WHAT YOU NEED TO DO >>
Reproduce only this span: the line containing "lower_back();", the line containing "for node in", and every line between them, all exactly as given.

ROWS >>

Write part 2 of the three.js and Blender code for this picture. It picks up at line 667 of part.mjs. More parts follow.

...

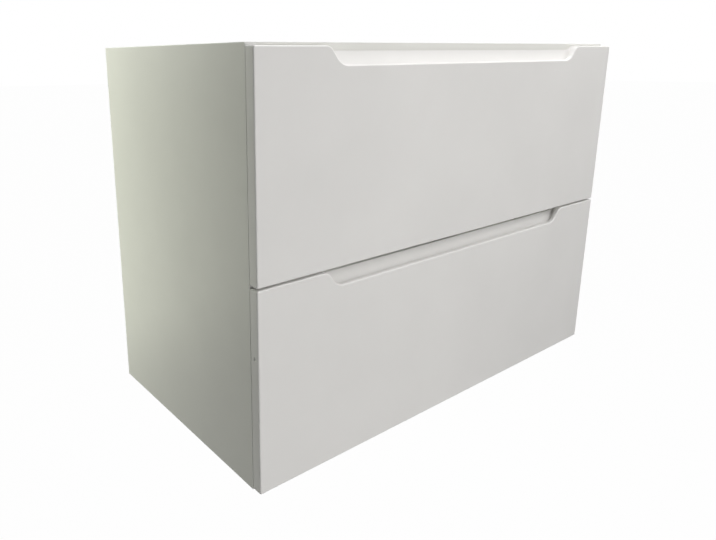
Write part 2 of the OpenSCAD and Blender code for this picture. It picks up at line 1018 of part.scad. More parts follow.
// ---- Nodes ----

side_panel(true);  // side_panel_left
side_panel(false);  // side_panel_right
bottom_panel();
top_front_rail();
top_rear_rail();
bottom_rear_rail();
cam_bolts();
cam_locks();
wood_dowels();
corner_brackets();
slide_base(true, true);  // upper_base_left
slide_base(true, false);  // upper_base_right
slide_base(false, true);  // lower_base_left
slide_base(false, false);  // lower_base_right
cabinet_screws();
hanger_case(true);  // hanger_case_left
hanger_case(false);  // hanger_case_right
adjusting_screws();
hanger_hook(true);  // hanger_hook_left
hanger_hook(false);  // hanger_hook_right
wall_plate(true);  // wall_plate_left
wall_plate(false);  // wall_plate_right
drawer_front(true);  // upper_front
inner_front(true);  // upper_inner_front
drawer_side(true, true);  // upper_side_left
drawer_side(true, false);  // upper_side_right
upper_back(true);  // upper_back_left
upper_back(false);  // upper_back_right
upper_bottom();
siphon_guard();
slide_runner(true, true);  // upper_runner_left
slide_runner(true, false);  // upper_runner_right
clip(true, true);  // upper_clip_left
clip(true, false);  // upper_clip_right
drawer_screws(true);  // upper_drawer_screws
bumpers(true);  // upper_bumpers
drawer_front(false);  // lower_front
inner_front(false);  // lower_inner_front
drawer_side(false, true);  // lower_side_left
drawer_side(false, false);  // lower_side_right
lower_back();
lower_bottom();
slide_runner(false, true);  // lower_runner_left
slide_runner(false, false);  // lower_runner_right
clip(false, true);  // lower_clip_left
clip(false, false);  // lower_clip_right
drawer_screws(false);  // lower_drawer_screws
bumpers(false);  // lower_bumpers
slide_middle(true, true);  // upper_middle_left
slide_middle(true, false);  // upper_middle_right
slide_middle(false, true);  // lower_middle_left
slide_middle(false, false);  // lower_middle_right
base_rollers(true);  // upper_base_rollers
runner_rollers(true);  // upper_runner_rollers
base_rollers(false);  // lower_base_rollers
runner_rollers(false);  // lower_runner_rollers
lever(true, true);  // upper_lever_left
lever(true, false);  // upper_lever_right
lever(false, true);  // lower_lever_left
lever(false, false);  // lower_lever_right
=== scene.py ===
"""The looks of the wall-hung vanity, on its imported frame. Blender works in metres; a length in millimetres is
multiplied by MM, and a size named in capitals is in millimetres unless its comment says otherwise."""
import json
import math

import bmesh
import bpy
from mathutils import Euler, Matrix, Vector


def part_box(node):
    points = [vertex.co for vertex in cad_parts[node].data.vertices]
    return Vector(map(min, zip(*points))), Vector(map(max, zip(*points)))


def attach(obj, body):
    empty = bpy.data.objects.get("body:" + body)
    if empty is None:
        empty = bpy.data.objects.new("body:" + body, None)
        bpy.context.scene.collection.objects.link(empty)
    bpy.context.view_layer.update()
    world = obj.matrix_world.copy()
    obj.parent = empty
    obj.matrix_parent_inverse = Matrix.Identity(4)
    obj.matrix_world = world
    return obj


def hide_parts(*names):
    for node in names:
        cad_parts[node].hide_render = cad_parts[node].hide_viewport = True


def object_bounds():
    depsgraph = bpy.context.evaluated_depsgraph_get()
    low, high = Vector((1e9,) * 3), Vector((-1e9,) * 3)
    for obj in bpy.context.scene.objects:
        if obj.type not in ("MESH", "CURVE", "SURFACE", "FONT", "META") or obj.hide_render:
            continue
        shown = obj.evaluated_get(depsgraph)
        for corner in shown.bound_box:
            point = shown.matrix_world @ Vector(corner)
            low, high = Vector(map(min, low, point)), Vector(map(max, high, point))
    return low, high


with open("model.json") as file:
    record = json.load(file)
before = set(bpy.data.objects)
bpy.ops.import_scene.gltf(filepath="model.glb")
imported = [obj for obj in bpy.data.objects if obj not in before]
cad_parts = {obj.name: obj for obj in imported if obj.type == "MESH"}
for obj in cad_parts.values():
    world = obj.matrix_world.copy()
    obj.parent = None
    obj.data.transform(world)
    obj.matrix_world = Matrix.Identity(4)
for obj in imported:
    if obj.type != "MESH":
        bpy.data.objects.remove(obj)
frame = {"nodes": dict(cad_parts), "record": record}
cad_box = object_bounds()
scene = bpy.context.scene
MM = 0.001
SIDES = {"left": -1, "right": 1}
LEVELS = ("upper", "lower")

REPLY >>
lower_back();
lower_bottom();
slide_runner(false, true);  // lower_runner_left
slide_runner(false, false);  // lower_runner_right
clip(false, true);  // lower_clip_left
clip(false, false);  // lower_clip_right
drawer_screws(false);  // lower_drawer_screws
bumpers(false);  // lower_bumpers
slide_middle(true, true);  // upper_middle_left
slide_middle(true, false);  // upper_middle_right
slide_middle(false, true);  // lower_middle_left
slide_middle(false, false);  // lower_middle_right
base_rollers(true);  // upper_base_rollers
runner_rollers(true);  // upper_runner_rollers
base_rollers(false);  // lower_base_rollers
runner_rollers(false);  // lower_runner_rollers
lever(true, true);  // upper_lever_left
lever(true, false);  // upper_lever_right
lever(false, true);  // lower_lever_left
lever(false, false);  // lower_lever_right
=== scene.py ===
"""The looks of the wall-hung vanity, on its imported frame. Blender works in metres; a length in millimetres is
multiplied by MM, and a size named in capitals is in millimetres unless its comment says otherwise."""
import json
import math

import bmesh
import bpy
from mathutils import Euler, Matrix, Vector


def part_box(node):
    points = [vertex.co for vertex in cad_parts[node].data.vertices]
    return Vector(map(min, zip(*points))), Vector(map(max, zip(*points)))


def attach(obj, body):
    empty = bpy.data.objects.get("body:" + body)
    if empty is None:
        empty = bpy.data.objects.new("body:" + body, None)
        bpy.context.scene.collection.objects.link(empty)
    bpy.context.view_layer.update()
    world = obj.matrix_world.copy()
    obj.parent = empty
    obj.matrix_parent_inverse = Matrix.Identity(4)
    obj.matrix_world = world
    return obj


def hide_parts(*names):
    for node in names:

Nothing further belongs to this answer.